The faculty who have taught you, the academic leadership that ensures the finest faculty and environment for learning, and the university leadership that charts the future of the next 250 years at Rutgers, are immensely proud of you.
As you embark on your life after college, you will collectively and individually face huge challenges and manifold opportunities:
• Climate Change—the known, but also the uncertain, consequences of human forcing on the earth’s environment and the challenge of providing energy from clean sources.
• Threats to Biodiversity—before we fully understand the value of biodiversity to ecosystem services and future human needs.
• Challenge of Livable Cities—when for the first time in human history more than 50% of the over 7 billion people on earth live in cities.

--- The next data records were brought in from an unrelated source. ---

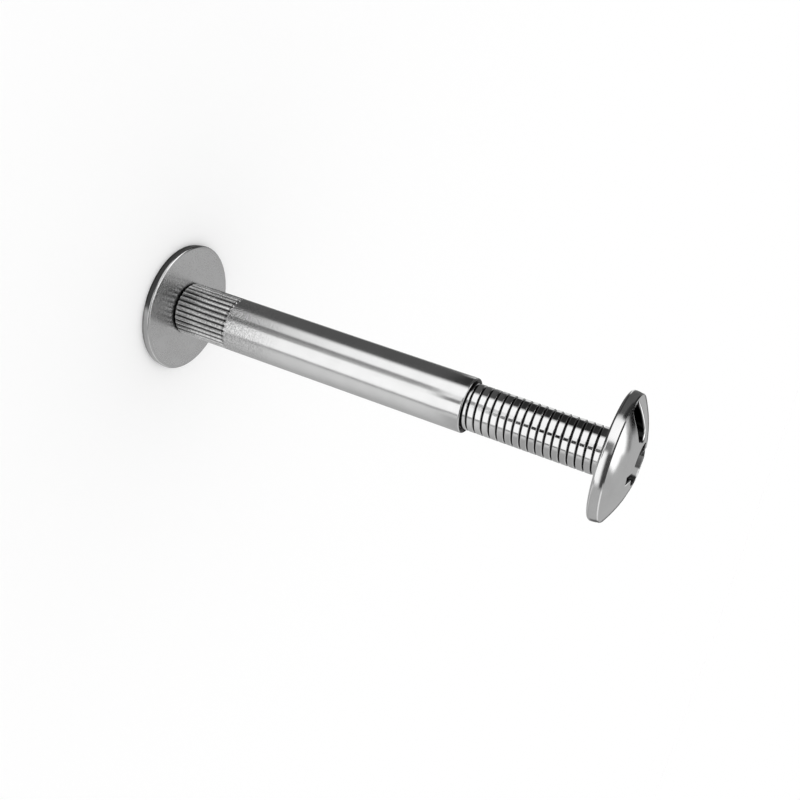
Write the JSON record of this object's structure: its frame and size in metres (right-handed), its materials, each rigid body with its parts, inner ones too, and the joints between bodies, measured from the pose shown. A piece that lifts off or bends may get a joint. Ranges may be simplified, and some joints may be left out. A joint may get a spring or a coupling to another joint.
{
  "type": "furniture connector bolt",
  "caption": "Two-piece connector bolt: a knurled sleeve nut with a flat disc head and a screw with a low domed disc head, driven part of the way in.",
  "frame": {"origin": "centre of the outer face of the sleeve nut's flat head, on which the pair stands", "axes": "+Z along the common axis towards the screw's head, +X along the slot in the screw's head"},
  "size_m": [0.0174, 0.0174, 0.0652],
  "materials": {
    "sleeve_steel": "satin nickel plating with turning marks along the barrel",
    "screw_steel": "satin nickel plating, brighter on the thread crests"
  },
  "bodies": {
    "sleeve_nut": {"sleeve_nut": "sleeve_steel"},
    "screw": {"screw": "screw_steel"}
  },
  "joints": [
    {"name": "screw_travel", "type": "slide", "parent": "sleeve_nut", "child": "screw", "axis": [0, 0, 1], "range_m": [-0.0177, 0.0065]}
  ]
}
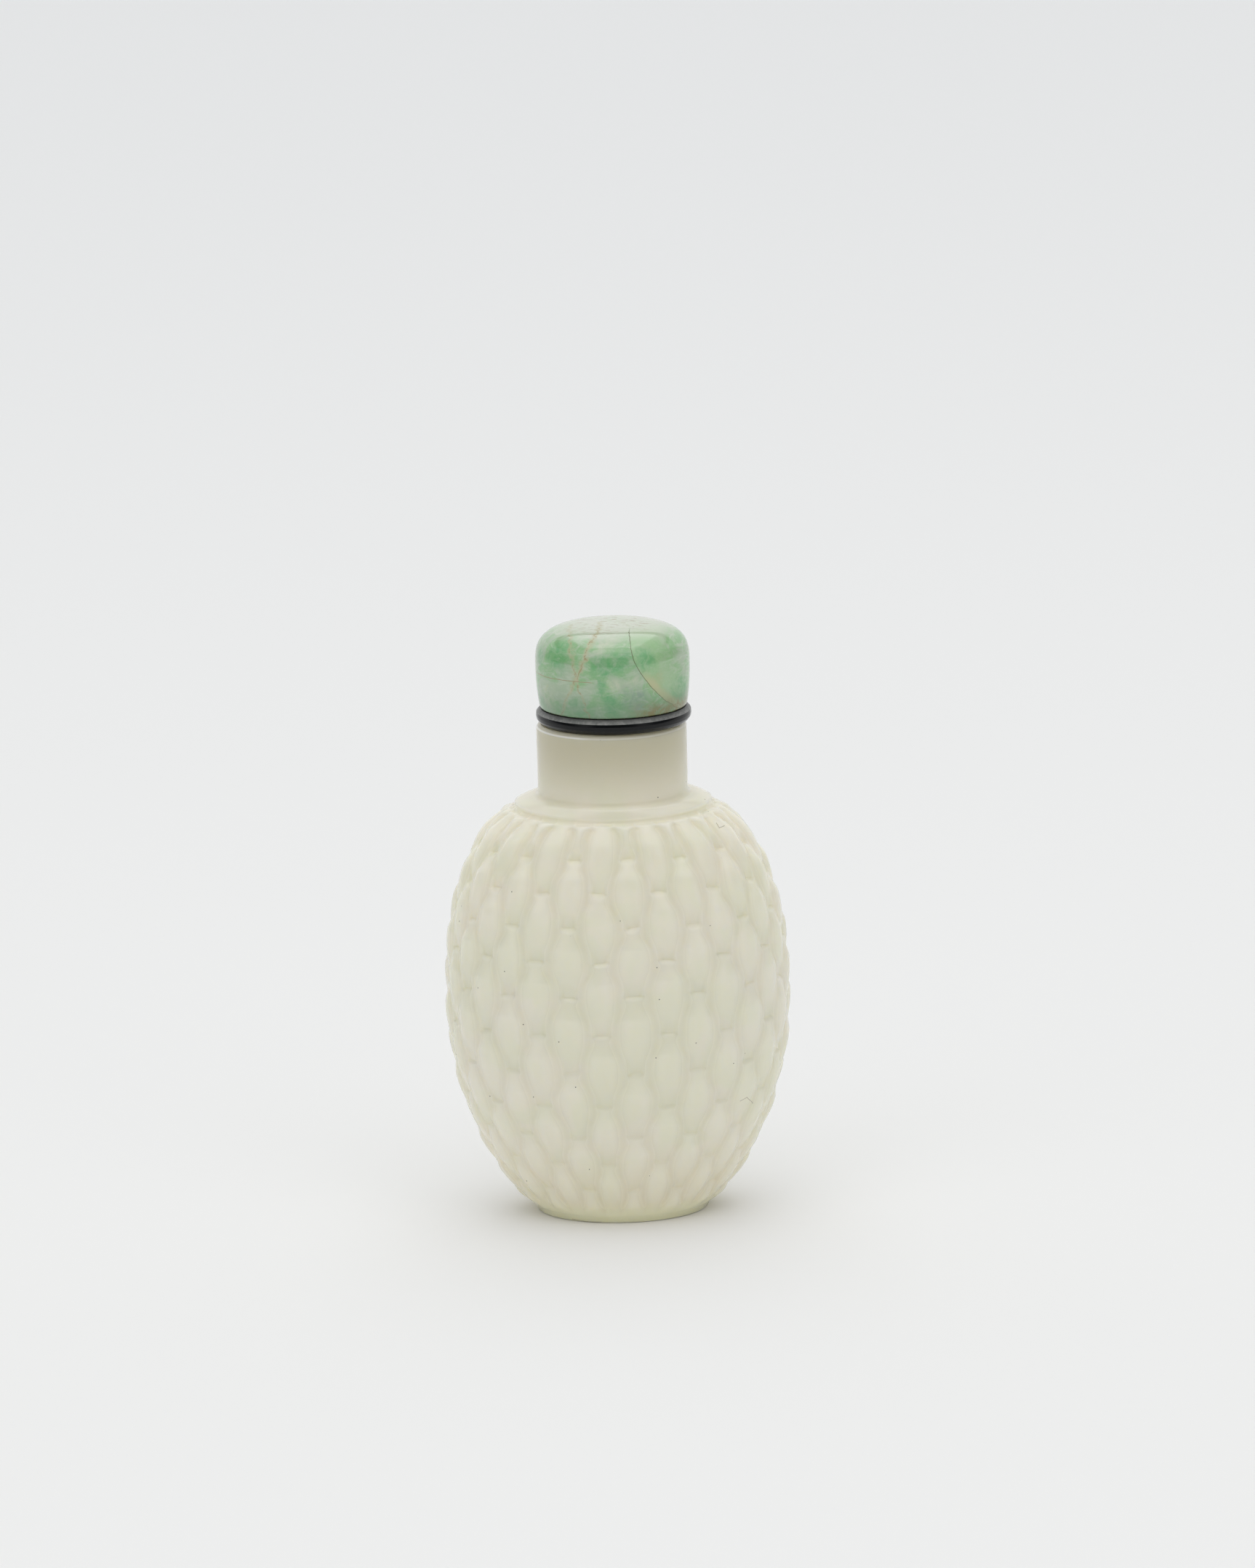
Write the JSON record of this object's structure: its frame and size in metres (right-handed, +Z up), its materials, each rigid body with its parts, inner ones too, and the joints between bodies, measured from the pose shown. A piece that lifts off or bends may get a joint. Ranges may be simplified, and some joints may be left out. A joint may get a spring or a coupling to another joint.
{
  "type": "snuff bottle",
  "caption": "Flattened oval stone snuff bottle carved with a basketweave, with a plain neck, a black collar and a domed green stopper; holds snuff.",
  "frame": {"origin": "middle of the flat underside, where the bottle stands", "axes": "+Z up along the neck, X across the broad faces, Y through the thin depth with the broad faces towards -Y and +Y"},
  "size_m": [0.04, 0.0256, 0.0693],
  "materials": {
    "pale_stone": "polished",
    "black_collar": "gloss",
    "green_stone": "polished"
  },
  "bodies": {
    "root": {"bottle_body": "pale_stone", "stopper_collar": "black_collar", "stopper_cap": "green_stone"}
  },
  "joints": []
}
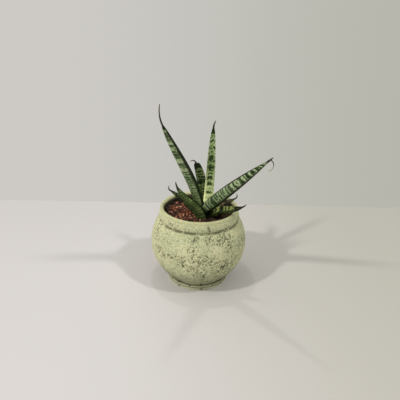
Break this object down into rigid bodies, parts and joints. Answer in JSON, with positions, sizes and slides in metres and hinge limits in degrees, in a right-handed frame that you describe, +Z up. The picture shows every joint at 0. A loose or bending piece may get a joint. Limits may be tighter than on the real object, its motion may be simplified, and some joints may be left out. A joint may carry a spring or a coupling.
{
  "type": "potted sansevieria",
  "caption": "Young sansevieria with a loose fan of stiff, channelled, cross-banded leaves in a squat round rustic pot filled with reddish granular soil; stands on its flat base.",
  "frame": {"origin": "centre of the flat base of the pot, on the axis of the pot", "axes": "+Z up along the axis of the pot, -Y towards the viewer, where the two long leaves lean out, +X to the viewer's right"},
  "size_m": [0.1453, 0.1631, 0.2614],
  "materials": {
    "pot": "matte",
    "soil": "matte",
    "rootstock": "matte",
    "leaf_light": "satin",
    "leaf_dark": "satin"
  },
  "bodies": {
    "root": {"pot": "pot", "soil": "soil", "rootstock": "rootstock", "leaf_upright": "leaf_light", "leaf_tall_left": "leaf_light", "leaf_low_left": "leaf_dark", "leaf_stout_right": "leaf_light", "leaf_back": "leaf_dark", "leaf_low_right": "leaf_light", "leaf_low_left_rear": "leaf_dark", "leaf_low_right_rear": "leaf_dark"}
  },
  "joints": []
}
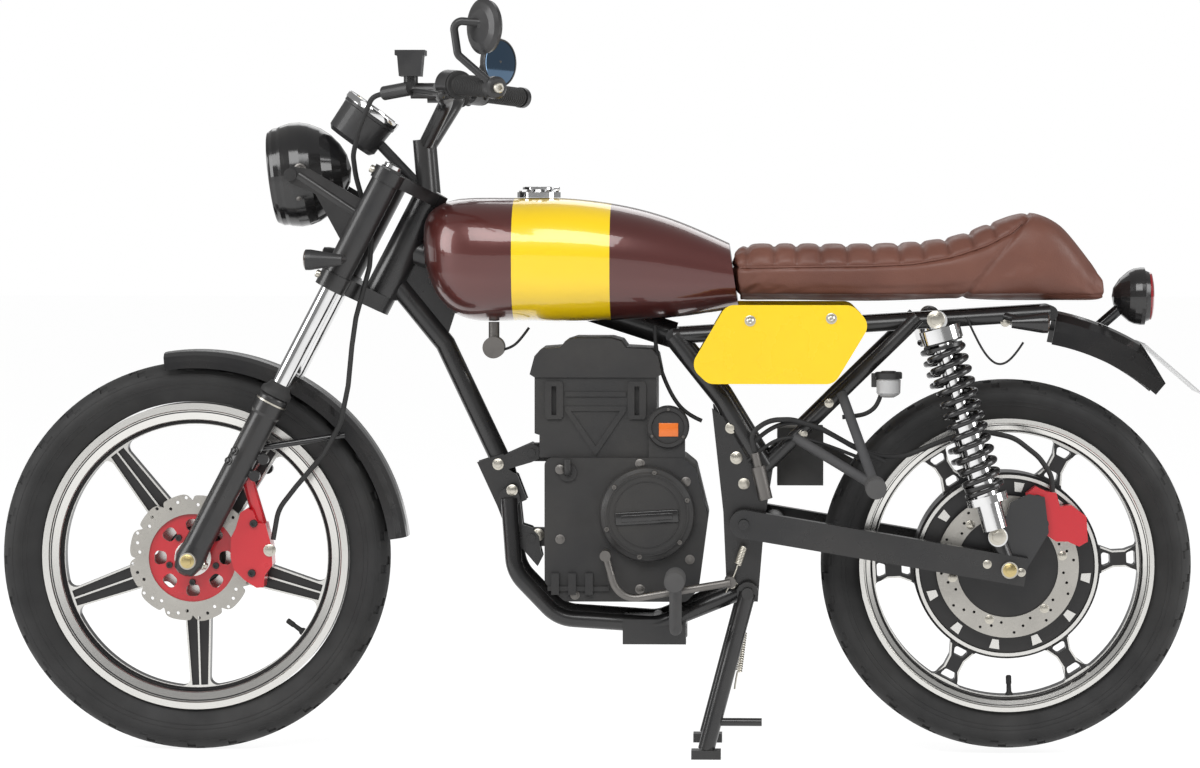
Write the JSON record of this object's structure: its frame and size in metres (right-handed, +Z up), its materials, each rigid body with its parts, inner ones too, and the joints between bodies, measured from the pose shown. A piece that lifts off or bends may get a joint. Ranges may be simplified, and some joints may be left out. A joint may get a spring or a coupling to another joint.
{
  "type": "cafe racer motorcycle",
  "caption": "Cafe racer motorcycle with an electric hub drive, parked on its centre stand; it steers, its wheels roll and its stand folds.",
  "frame": {"origin": "on the ground, under the middle of the bounding box", "axes": "+X forward, +Y to the rider's left, +Z up"},
  "size_m": [1.8826, 0.7976, 1.1686],
  "materials": {
    "tyre_rubber": "matt black tyre rubber",
    "front_wheel_paint": "gloss black with bright machined edges",
    "rear_wheel_paint": "gloss black with bright machined edges",
    "disc_steel": "worn brake disc steel",
    "carrier_red": "red anodised",
    "caliper_red": "gloss red",
    "frame_black": "satin black powder coat",
    "fork_chrome": "bright chrome",
    "fork_black": "satin black",
    "bolt_zinc": "zinc plated",
    "lamp_black": "gloss black",
    "lamp_glass": "clear",
    "gauge_black": "satin black",
    "grip_rubber": "matt ribbed rubber",
    "control_black": "satin black",
    "mirror_black": "satin black with blue tinted glass",
    "fender_black": "gloss black",
    "indicator_black": "black with smoked lens",
    "engine_black": "matt black casting",
    "tank_paint": "metallic dark maroon with a broad yellow band",
    "cap_chrome": "bright chrome",
    "seat_leather": "brown ribbed leather",
    "panel_yellow": "gloss yellow",
    "lock_metal": "worn casting",
    "tail_black": "gloss black with red lens",
    "plate_white": "blank plate",
    "box_black": "black finned box",
    "spring_black": "gloss black",
    "peg_rubber": "ribbed rubber",
    "pedal_steel": "worn black steel"
  },
  "bodies": {
    "chassis": {"frame_head": "frame_black", "frame_cradle": "frame_black", "frame_rear": "frame_black", "drive_housing": "engine_black", "fuel_tank": "tank_paint", "tank_cap": "cap_chrome", "seat": "seat_leather", "side_panels": "panel_yellow", "ignition_lock": "lock_metal", "rear_fender": "fender_black", "rear_lights": "tail_black", "number_plate": "plate_white", "control_box": "box_black", "swingarm": "frame_black", "shock_dampers": "fork_chrome", "shock_springs": "spring_black", "rear_axle": "bolt_zinc", "rear_caliper": "caliper_red", "rear_brake_hose": "grip_rubber", "foot_pegs": "peg_rubber", "brake_pedal": "pedal_steel"},
    "steering": {"fork_clamps": "fork_black", "fork_tubes": "fork_chrome", "fork_sliders": "fork_black", "fork_covers": "fork_black", "front_axle": "bolt_zinc", "headlight_shell": "lamp_black", "headlight_lens": "lamp_glass", "instrument": "gauge_black", "handlebar": "fork_black", "grips": "grip_rubber", "bar_controls": "control_black", "mirrors": "mirror_black", "front_fender": "fender_black", "front_caliper": "caliper_red", "front_brake_hose": "grip_rubber", "front_indicators": "indicator_black"},
    "front_wheel": {"front_tyre": "tyre_rubber", "front_rim": "front_wheel_paint", "disc_carrier": "carrier_red", "front_disc": "disc_steel"},
    "rear_wheel": {"rear_tyre": "tyre_rubber", "rear_rim": "rear_wheel_paint", "rear_disc": "disc_steel"},
    "stand": {"centre_stand": "frame_black"}
  },
  "joints": [
    {"name": "steering", "type": "hinge", "parent": "chassis", "child": "steering", "pos_m": [0.3048, 0, 0.792], "axis": [-0.4617, 0, 0.887], "range_deg": [-28, 28]},
    {"name": "front_wheel_spin", "type": "hinge", "parent": "steering", "child": "front_wheel", "pos_m": [0.6346, 0, 0.3065], "axis": [0, 1, 0], "continuous": true},
    {"name": "rear_wheel_spin", "type": "hinge", "parent": "chassis", "child": "rear_wheel", "pos_m": [-0.6406, 0, 0.2968], "axis": [0, 1, 0], "continuous": true},
    {"name": "centre_stand", "type": "hinge", "parent": "chassis", "child": "stand", "pos_m": [-0.236, 0, 0.258], "axis": [0, 1, 0], "range_deg": [0, 92]}
  ]
}
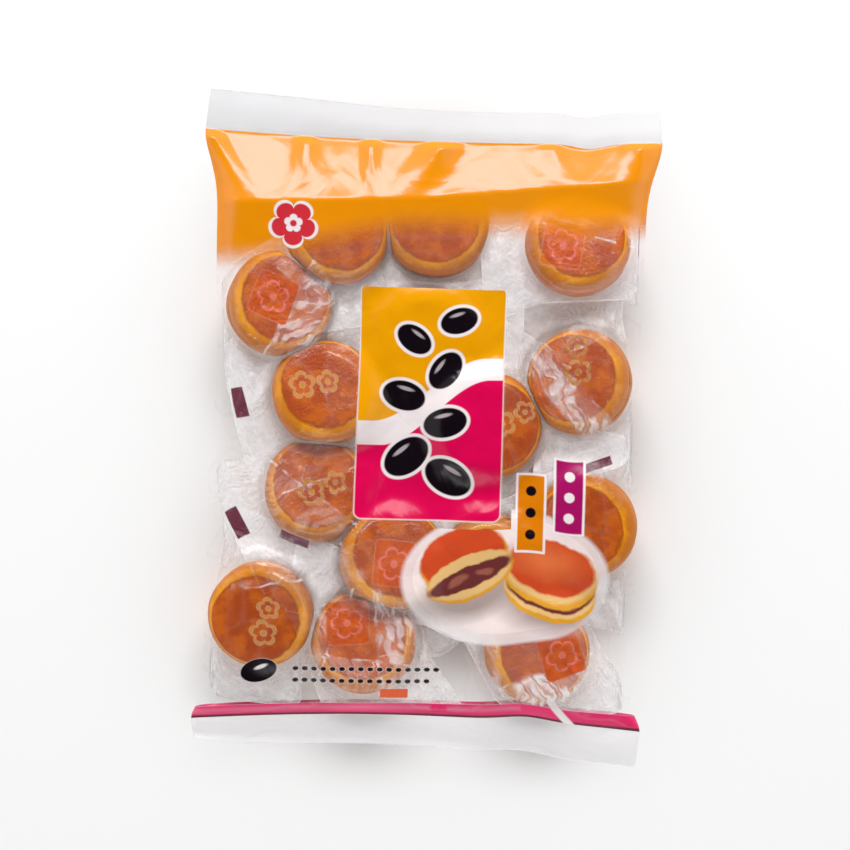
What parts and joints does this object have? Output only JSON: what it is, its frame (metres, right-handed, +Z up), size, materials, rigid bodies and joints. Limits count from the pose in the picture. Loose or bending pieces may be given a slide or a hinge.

• Food Nutrition and Health—before you are my age there is projected to be 9.6 billion people on Earth (I’ll not likely be one of them) —with diminishing per capita resources to provide basic food and nutritional security and good health. This is perhaps the most serious issue of all: We strain and fail to provide such resources to half of the 7+ billion on earth today.
There are two major questions to which your generation will need to provide solutions:
• Sustainability
• Governance
All of the big issues we face today as a people, and we are one global village, are global in scope and scale.
Ask yourself this: Is not sustainability fundamentally about sharing—sharing resources, sharing responsibility, being accountable today, tomorrow, and forever?
And then ask yourself: Are the mechanisms of governance we have today—that were established in the 18th century in the case of the US—up to the task of governing in the 21st century and beyond?
Today, those of us with college educations are amongst the “haves” in a nation with too many “have nots”, and we live in a “have and have not” world. We live in a world where what the “haves” have and take for granted directly and indirectly harm the have nots”.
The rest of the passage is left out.